Researchers from Brigham Young University, the University of Kansas, and Vanderbilt University have found that if teachers focus on praising their students for appropriate classroom behavior rather than reprimanding them for being disruptive, students’ behavior in class improves. Or, in the words of the researchers, the higher the teachers’ praise-to-reprimand ratio (PRR), the higher the students’ on-task behavior percentage.

“Even if teachers praised as much as they reprimanded, students’ on-task behavior reached 60 percent,” said Paul Caldarella, a professor at BYU’s McKay School of Education and lead author of the study. “However, if teachers could increase their praise-to-reprimand ratio to 2:1 or higher, they would see even more improvements in the classroom.”

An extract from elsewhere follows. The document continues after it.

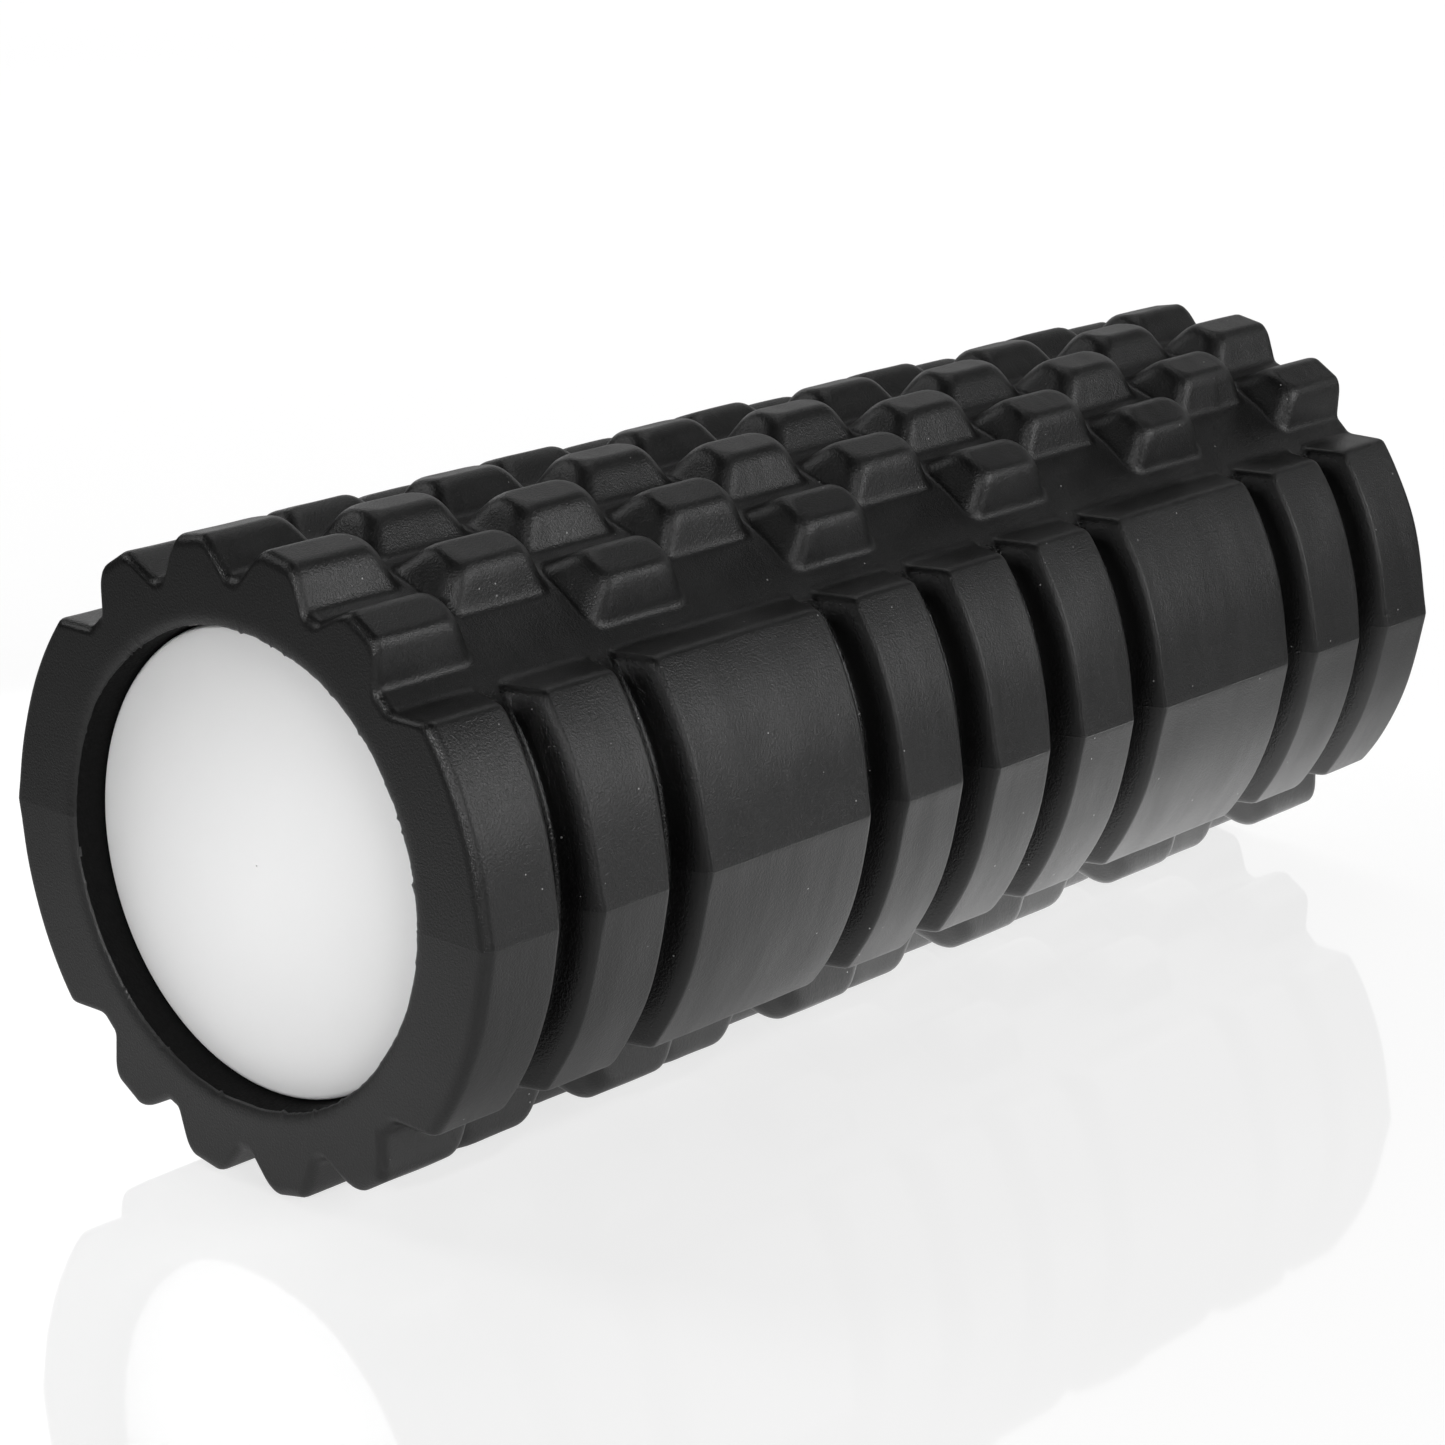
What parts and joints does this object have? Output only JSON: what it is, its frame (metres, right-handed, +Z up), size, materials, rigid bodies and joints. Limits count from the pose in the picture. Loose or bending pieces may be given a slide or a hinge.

Researchers spent three years observing 2,536 students—from kindergarten through sixth grade (5 to 12 years of age). The research team sat in 151 classes at 19 elementary schools in Missouri, Tennessee, and Utah.

The team observed the frequency with which teachers praised and reprimanded the students in each classroom.

The difference was so pronounced that children in classes in which the praise-to-reprimand ratio was highest spent 20 to 30 percent longer focusing on the teacher or task compared to those in classes in which the PRR was lowest.

The paper suggests teachers can use these findings to help improve students’ behavior in the classroom and to keep kids focused on the task at hand.

“Behavior that is reinforced tends to increase, so if teachers are praising students for good behavior—such as attending to the teacher, asking for help appropriately, etc.—it stands to reason that this behavior will increase and learning will improve,” Caldarella said.

The study was published in Educational Psychology. BYU assistant professor Ross Larsen, research staff member Leslie Williams, and graduate student Kade Downs coauthored the paper.